The Court of Appeals for the Eleventh Circuit interprets Zadvydas to require an alien to show: "(1) that the six-month period, which commences at the beginning of the statutory removal period, has expired when the § 2241 petition is filed; and (2) evidence of a good reason to believe that there is no significant likelihood of removal in the reasonably foreseeable future." Gozo v. Napolitano, 309 F. App'x 344, 346 (11th Cir. 2009); see also Akinwale v. Ashcroft, 287 F.3d 1050, 1052 (11th Cir. 2002) ("[I]n order to state a claim under Zadvydas the alien . . . must show post-removal detention in excess of six months [and] also provide evidence of a good reason to believe that there is no significant likelihood of removal in the reasonably foreseeable future."). II. Application of Zadvydas and its 11th Circuit Progeny

Petitioner contends that he is entitled to relief under Zadvydas because he has been detained under an administratively final order longer than the presumptively reasonable six-month period with no significant likelihood of removal in the reasonably foreseeable future. It is undisputed that Petitioner has been detained for more than six months and this Court agrees with Respondents that Petitioner is indeed subject to a final order of removal due to the re-instatement of the prior order against him. Therefore, the definitive question is whether Petitioner has presented "good reason to believe that there is no significant likelihood of removal in the reasonably foreseeable future" and if so, whether the government has sufficiently rebutted that showing. Gozo 309 F. App'x at 346 ("Upon such a showing [that there is no significant likelihood of removal in the reasonably foreseeable future], the government has the burden of rebutting the alien's claim.").

A. Petitioner's Showing

Petitioner makes the requisite showing to require a rebuttal from Respondents. First, he shows that his administrative proceedings are prolonged and are ongoing with no definitive end date. Petitioner's immigration proceedings were transferred from Stewart Detention Center in Stewart, Georgia, to the immigration court in San Juan, Puerto Rico, which was temporarily closed. Pet'r's Notice Ex. 1 at 2, ECF No. 62-1. Proceedings then moved back to Stewart Immigration Court for a master calendar hearing on November 2, 2017. Pet'r's Resp. 2-3, ECF No. 67. Before the hearing the government submitted a motion seeking to transfer proceedings back to Puerto Rico. Pet'r's. Notice 1, ECF No. 68. The IJ scheduled a hearing on January 4, 2018, to consider this transfer motion. Id. at 2. Assuming the duration of the administrative process is roughly the same as Petitioner's last journey through the system, he will likely remain in detention for at least another nine months. This would place Petitioner's time in detention at nearly three years and extend it further beyond the presumptively reasonably period outlined in Zadvydas.

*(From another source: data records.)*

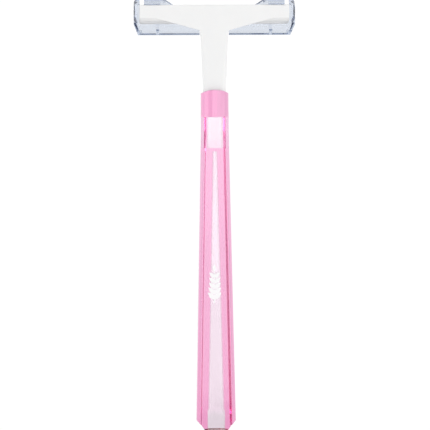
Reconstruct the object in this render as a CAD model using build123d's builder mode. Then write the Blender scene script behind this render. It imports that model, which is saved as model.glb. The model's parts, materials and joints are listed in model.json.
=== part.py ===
from build123d import *
from math import cos, radians, sin
import os

# A two-blade disposable razor, lying on its front with its back up.
# X runs across the head, Y along the handle from the butt to the head, and Z up to the back.
# The origin is under the middle of the razor, on the surface that it lies on.
# Lengths are in millimetres, angles in degrees, and stations are measured from the butt end.

# Whole razor
overall_length = 116.9
butt_y = -overall_length / 2

# Handle: a tapered translucent bar, cored for most of its length, with a round collar at its end
butt_width = 10.7
butt_depth = 8.6
neck_end_width = 7.5
neck_end_depth = 5.9
axis_height = butt_depth / 2
taper_end = 81.0
back_flank_run = 0.95
back_flank_rise = 1.7
front_flank_run = 1.5
front_flank_rise = 2.2
edge_facet = 0.3              # between the back and each flank
long_edge_radius = 0.1
collar_width = 7.5
collar_depth = 7.8
collar_radius = 3.0
collar_shoulder_side = 85.2
collar_shoulder_middle = 84.7
rim_side = 91.2
rim_middle = 92.1
butt_corner_length = 3.0
butt_corner_run = 2.4
butt_step_station = 1.7
butt_step_run = 1.15
butt_step = 0.12
butt_end_chamfer = 0.35

# Handle core from the butt, and the ledge at its mouth
core_butt_width = 4.7
core_butt_depth = 7.0
core_tip_width = 1.35
core_tip_depth = 4.6
core_corner_radius = 0.35
core_length = 75.5
mouth_depth = 7.5
mouth_length = 4.3
mouth_slope_end = 5.8

# Chamber that cores the handle behind its solid collar
chamber_end = 84.8
chamber_width = 4.5
chamber_depth = 4.7
chamber_step = 78.6
chamber_floor = 76.4
chamber_floor_depth = 4.0
chamber_corner = 0.5

# Spigot of the handle, and the socket for it in the neck of the head
spigot_width = 3.0
spigot_depth = 2.8
spigot_corner = 0.5
spigot_end = 99.5
socket_clearance = 0.05
socket_floor = 100.0

# Head: the shaving plane leans back from the handle's axis by this angle
head_tilt = 35.0
bar_half_length = 20.25
bar_top_station = 115.0
bar_bottom_station = 111.6
lip_station = 110.75
back_height = 4.58           # back of the bar above the guard tip
lip_height = 3.18
heel_height = 1.9
guard_radius = 0.45
guard_land = 0.65
guard_drop = 1.1
guard_corner_radius = 1.0
cap_heel = 5.25
gusset_half_width = 16.1
gusset_thickness = 2.1
gusset_fillet = 0.9
back_edge_radius = 0.15

# Neck
neck_head_width = 7.4
neck_head_depth = 4.1
neck_head_station = 107.5
neck_top_station = 110.9
neck_mouth_width = 6.0
neck_mouth_depth = 5.4
neck_mouth_station = 91.0
neck_corner = 1.5

# Blade pack: two blades on a spacer, leaning back from the shaving plane
blade_lean = 22.0
blade_thickness = 0.1
blade_width = 3.0
blade_half_length = 19.1
blade_bevel = 0.3
first_edge = 0.9             # guard tip to the first edge
edge_span = 1.2              # first edge to the second
blade_overhang = 0.65
pack_half_length = 19.3
spacer_front = 1.5
pin_radius = 0.45
pin_hole_radius = 0.5
pin_across = 2.3
pin_depth = 0.7
pin_spacing = 12.5

# Cap over the second blade, and the lubricating strip in it
cap_exposure = 0.5
cap_crown = 0.12
strip_front = 3.3
strip_back = 4.9
strip_half_length = 16.5
strip_floor = -0.32
strip_top = 0.24

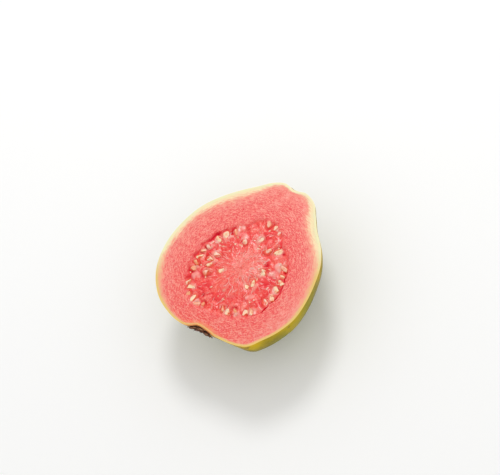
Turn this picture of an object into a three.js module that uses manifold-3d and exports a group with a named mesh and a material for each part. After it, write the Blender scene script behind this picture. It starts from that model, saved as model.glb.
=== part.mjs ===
// Half of a ripe pink guava, cut lengthwise through its calyx and its stem end, lying on its rounded back.
// Millimetres, +Z up. +X runs from the calyx to the stem end, +Y is the left side seen from above with
// the stem end away from you. The origin is the middle of the small flat spot that the half rests on.
//
// Two pieces: the half fruit itself, which grew as one body of skin, flesh and seeded pulp, and the dried
// calyx, the crown of sepals left from the flower, which lies in a shallow pit at the blossom end.
import * as THREE from 'three';
import { mergeVertices } from 'three/addons/utils/BufferGeometryUtils.js';
import Module from 'manifold-3d';

const wasm = await Module();
wasm.setup();

// Outline of the cut face, as distance from the calyx rim along the axis and distance out from the axis.
// Both sides have their points at matching stations, from the middle of the calyx pit to the stem dimple.
const LEFT_SIDE = [
  [0.4, 0], [0.1, 2.8], [-1.8, 5.9], [-2.7, 10.2], [-1.6, 17.4], [2.2, 26.3], [8.0, 32.9], [15.4, 37.7],
  [24.5, 40.4], [34.0, 40.8], [44.0, 39.1], [53.0, 35.8], [61.3, 30.2], [68.4, 23.6], [75.0, 16.2],
  [79.4, 11.3], [81.9, 6.4], [82.0, 3.4], [81.1, 0],
];
const RIGHT_SIDE = [
  [0.4, 0], [0.1, 3.9], [-0.5, 7.4], [-0.3, 10.2], [0.4, 17.4], [3.0, 24.6], [8.6, 29.0], [16.2, 33.8],
  [25.0, 37.0], [35.0, 37.4], [45.0, 36.0], [54.0, 33.4], [61.5, 28.7], [68.3, 22.2], [74.6, 17.4],
  [79.6, 13.4], [82.2, 7.5], [81.6, 3.6], [81.1, 0],
];
const STEPS_PER_STATION = 3;
const AROUND_BACK = 24;

// Faint ribs on the back, strongest near the calyx and gone by the middle of the fruit.
const RIB_COUNT = 5;
const RIB_HEIGHT = 0.016;
const RIB_REACH = 34;

// The blossom end leans: the deeper under the cut, the further in it lies, apart from its right side, where
// the back swells into a shoulder instead.
const LEAN = 0.2;
const LEAN_REACH = 30;
const LEAN_FADE = [-30, -14];
const SHOULDER = 0.05;
const SHOULDER_MIDDLE = 6;
const SHOULDER_REACH = 7;

// The resting spot: the back is flat where it lies, REST_DROP below the plane of the cut.
const REST_DROP = 38.2;
const REST_MIDDLE = [32, 1.7];

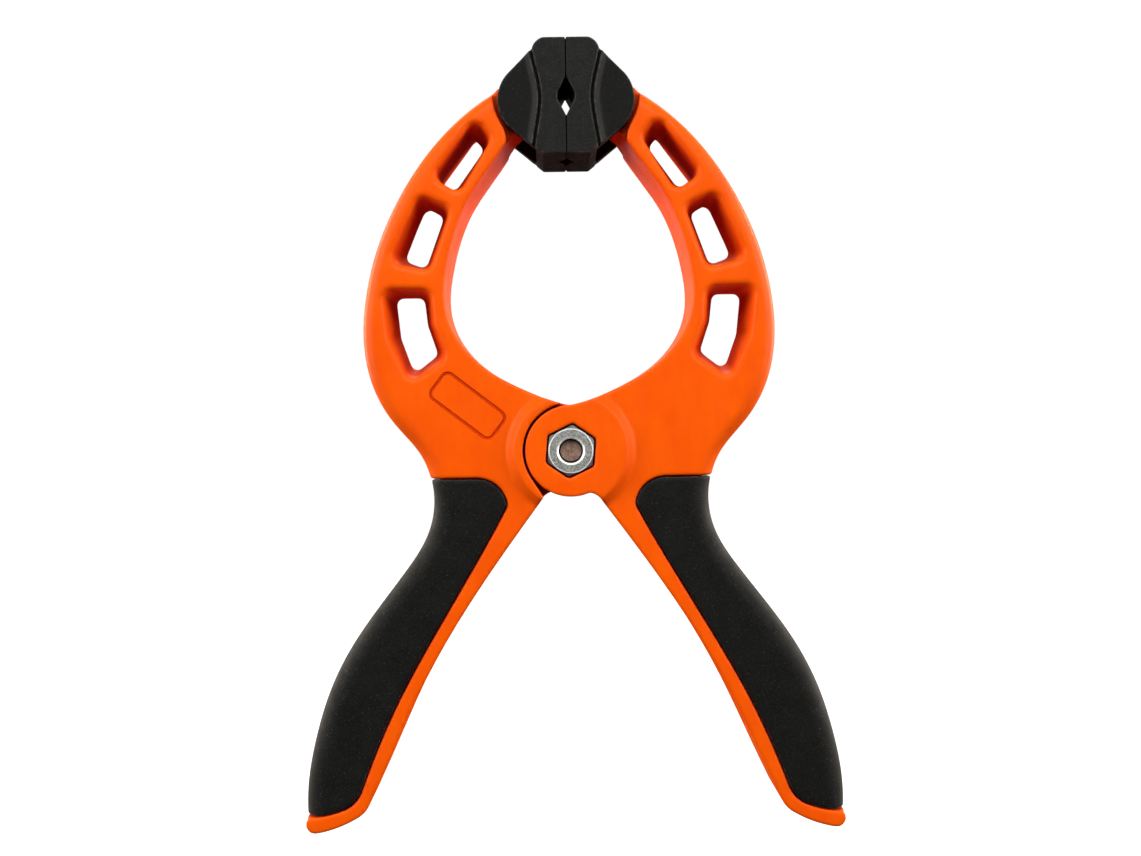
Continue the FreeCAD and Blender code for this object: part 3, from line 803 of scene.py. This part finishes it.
def thread(root, crest, y):
    """Radius of an M6 thread at depth y, as a function of the angle."""
    def radius(angle):
        phase = (y / THREAD_PITCH + angle / (2 * math.pi)) % 1.0
        height = 1.0 - abs(2.0 * phase - 1.0)
        height = min(max((height - THREAD_FLAT) / (1.0 - 2.0 * THREAD_FLAT), 0.0), 1.0)
        return root + (crest - root) * height

    return radius


def thread_depths(low, high):
    """Depths of the rings along a thread."""
    count = max(int((high - low) / THREAD_PITCH * THREAD_STEPS), 1)
    return [low + (high - low) * i / count for i in range(count + 1)]


def make_bolt(material):
    """Threaded shank with a chamfered tip and a chamfered hexagonal head."""
    tip = BOLT_LOW.y
    top = BOLT_HIGH.y
    rings = []
    for y in thread_depths(tip, HEAD_UNDERSIDE):
        limit = THREAD_OUTER - max(TIP_CHAMFER - (y - tip), 0.0)
        profile = thread(THREAD_ROOT, THREAD_OUTER, y)
        rings.append(ring_about_pivot(lambda angle: min(profile(angle), limit), y))
    rings.append(ring_about_pivot(hexagon, HEAD_UNDERSIDE))
    rings.extend(chamfered_hexagon_rings(top, -1)[::-1])
    mesh = grid_mesh("pivot_bolt_steel", rings, False, True)
    smooth_with_creases(mesh, MACHINED_CREASE)
    bolt = new_piece("pivot_bolt_steel", mesh)
    finish_piece(bolt, material, "left_half", "pivot_bolt")


def make_nut(material):
    """Nut with chamfers on both faces, countersunk at both ends of its thread."""
    front = NUT_LOW.y
    back = NUT_HIGH.y
    rings = chamfered_hexagon_rings(front, 1) + chamfered_hexagon_rings(back, -1)[::-1]
    rings.append(ring_about_pivot(steady(SINK_RADIUS), back))
    for y in reversed(thread_depths(front, back)):
        sink = SINK_RADIUS - min(y - front, back - y)
        profile = thread(NUT_THREAD_INNER, THREAD_OUTER + THREAD_ROOM, y)
        rings.append(ring_about_pivot(lambda angle: max(profile(angle), sink), y))
    mesh = grid_mesh("pivot_nut_steel", rings, True, False)
    smooth_with_creases(mesh, MACHINED_CREASE)
    nut = new_piece("pivot_nut_steel", mesh)
    finish_piece(nut, material, "right_half", "pivot_nut")


def make_bush(material):
    """Tube with rounded ends between the two inner ears."""
    outer = BUSH_HIGH.x - PIVOT.x
    inner = THREAD_OUTER + THREAD_ROOM / 2
    rings = []
    for end, face in ((-1, BUSH_LOW.y), (1, BUSH_HIGH.y)):
        for i in range(BUSH_EDGE_STEPS + 1):
            angle = math.radians(90) * (i if end < 0 else BUSH_EDGE_STEPS - i) / BUSH_EDGE_STEPS
            rings.append(ring_about_pivot(steady(outer - BUSH_EDGE + BUSH_EDGE * math.sin(angle)),
                                          face - end * BUSH_EDGE * (1 - math.cos(angle))))
    rings.append(ring_about_pivot(steady(inner), BUSH_HIGH.y))
    rings.append(ring_about_pivot(steady(inner), BUSH_LOW.y))
    mesh = grid_mesh("spring_bush_sleeve", rings, True, False)
    smooth_with_creases(mesh, BUSH_CREASE)
    bush = new_piece("spring_bush_sleeve", mesh)
    finish_piece(bush, material, "left_half", "spring_bush")


# ---------------------------------------------------------------- torsion spring

def spring_path():
    """Middle line of the wire: a leg down each handle, tangent to a close coil round the bush."""
    leave = math.pi / 2 - LEG_ANGLE
    sweep = COIL_WHOLE_TURNS * 2 * math.pi + math.pi - 2 * leave
    height = COIL_PITCH * sweep / (2 * math.pi)

    def on_coil(part):
        angle = leave + sweep * part
        across = COIL_RADIUS * math.cos(angle)
        upwards = COIL_RADIUS * math.sin(angle)
        return Vector((across, height * (0.5 - part), upwards))

    right_way = Vector((math.cos(LEG_ANGLE), 0, -math.sin(LEG_ANGLE)))
    left_way = Vector((-math.cos(LEG_ANGLE), 0, -math.sin(LEG_ANGLE)))
    points = [on_coil(0) + right_way * LEG_LENGTH * (1 - i / LEG_STEPS) for i in range(LEG_STEPS)]
    points += [on_coil(i / COIL_STEPS) for i in range(COIL_STEPS + 1)]
    points += [on_coil(1) + left_way * LEG_LENGTH * (i + 1) / LEG_STEPS for i in range(LEG_STEPS)]
    return [PIVOT + point for point in points]


def wire_mesh(name, path, radius):
    """Round wire along a path, with slightly rounded ends."""
    rings = []
    up = Vector((0, 1, 0))
    last = len(path) - 1
    round_end = radius * WIRE_END_ROUND
    for i, point in enumerate(path):
        way = (path[min(i + 1, last)] - path[max(i - 1, 0)]).normalized()
        side = way.cross(up).normalized()
        over = side.cross(way).normalized()

        def ring(centre, reach):
            return [tuple(centre + (side * math.cos(a) + over * math.sin(a)) * reach)
                    for a in (2 * math.pi * j / WIRE_SIDES for j in range(WIRE_SIDES))]

        if i == 0:
            rings.append(ring(point, radius - round_end))
            rings.append(ring(point + way * round_end * WIRE_END_ROUND, radius - round_end * WIRE_END_ROUND))
            rings.append(ring(point + way * round_end, radius))
        elif i == last:
            rings.append(ring(point - way * round_end, radius))
            rings.append(ring(point - way * round_end * WIRE_END_ROUND, radius - round_end * WIRE_END_ROUND))
            rings.append(ring(point, radius - round_end))
        else:
            rings.append(ring(point, radius))
    return grid_mesh(name, rings, False, True)


def make_spring(material):
    """Torsion spring wire with a leg down each handle, made in place of the CAD spring."""
    mesh = wire_mesh("torsion_spring_wire", spring_path(), WIRE_RADIUS)
    smooth_with_creases(mesh, MOULDED_CREASE)
    spring = new_piece("torsion_spring_wire", mesh)
    spring.data.materials.append(material)
    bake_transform(spring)
    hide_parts("torsion_spring")


make_camera()
make_studio()
make_frames(orange_nylon())
make_grips(soft_grip())
make_pads(black_nylon())
make_bolt(bolt_steel())
make_nut(nut_steel())
make_bush(bush_nylon())
make_spring(spring_steel())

Petitioner's last individual hearing before an IJ began in June 3, 2016, and a decision from the BIA on Petitioner's appeal of that decision by the IJ was not delivered until March 2, 2017. Pet'r's Suppl. Br. 2, ECF No. 37. --------

Petitioner also notes that the Executive Branch recently labeled Venezuela as "not fully cooperative with respect to receiving its nationals subject to final orders of removal from the United States." Pet'r's Notice Ex. 2 at 5, ECF No. 62-2. The President's official declaration that the country Respondents plan to remove Petitioner to is less than fully cooperative in the removal process bolsters Petitioner's argument but is not dispositive. Respondents concede that the Venezuelan government's cooperation is a necessary part of the removal of a Venezuelan national to that country. An official declaration that such cooperation is not always forthcoming constitutes evidence that Petitioner will not be removed in the near future.

Petitioner also shows that Respondents have not obtained travel documents (despite at least one attempt to do so) or designated a possible third country for removal. (ECF Nos. 37, 67.) This is also not dispositive evidence but does indicate that an immediate or swift removal in this case is unlikely. Under Zadvydas, the compilation of Petitioner's evidence of extensive forthcoming administrative proceedings, lack of receiving country cooperation, and remaining practical hurdles shows that removal in the reasonably foreseeable future is not significantly likely. Thus, the burden shifts to Respondents to show that removal in the reasonably foreseeable future is likely.

B. Respondents' Rebuttal

Respondents have sufficiently rebutted Petitioner's showing with evidence that Petitioner's removal in the reasonably foreseeable future is likely. Respondents argue persuasively that there will be no obstacles to removing Petitioner following the conclusion of his administrative proceedings and that he should remain detained for their duration. Resp'ts Resp. 4, ECF No. 66 ("there is no barrier to removing [Petitioner] once his claim for withholding-only protection from removal is decided.").

Respondents acknowledge that Petitioner's administrative proceedings have been delayed, but correctly note that their delay is not eternal. In response to this Court's order to provide more information about the San Juan immigration court closure, Respondents stated that Petitioner's proceedings are not "indefinitely" delayed. Resp'ts' Resp. at 3. Respondents have shown that the administrative process' conclusion is not unforeseeable and delays in the process are not prohibited or dispositive in these cases.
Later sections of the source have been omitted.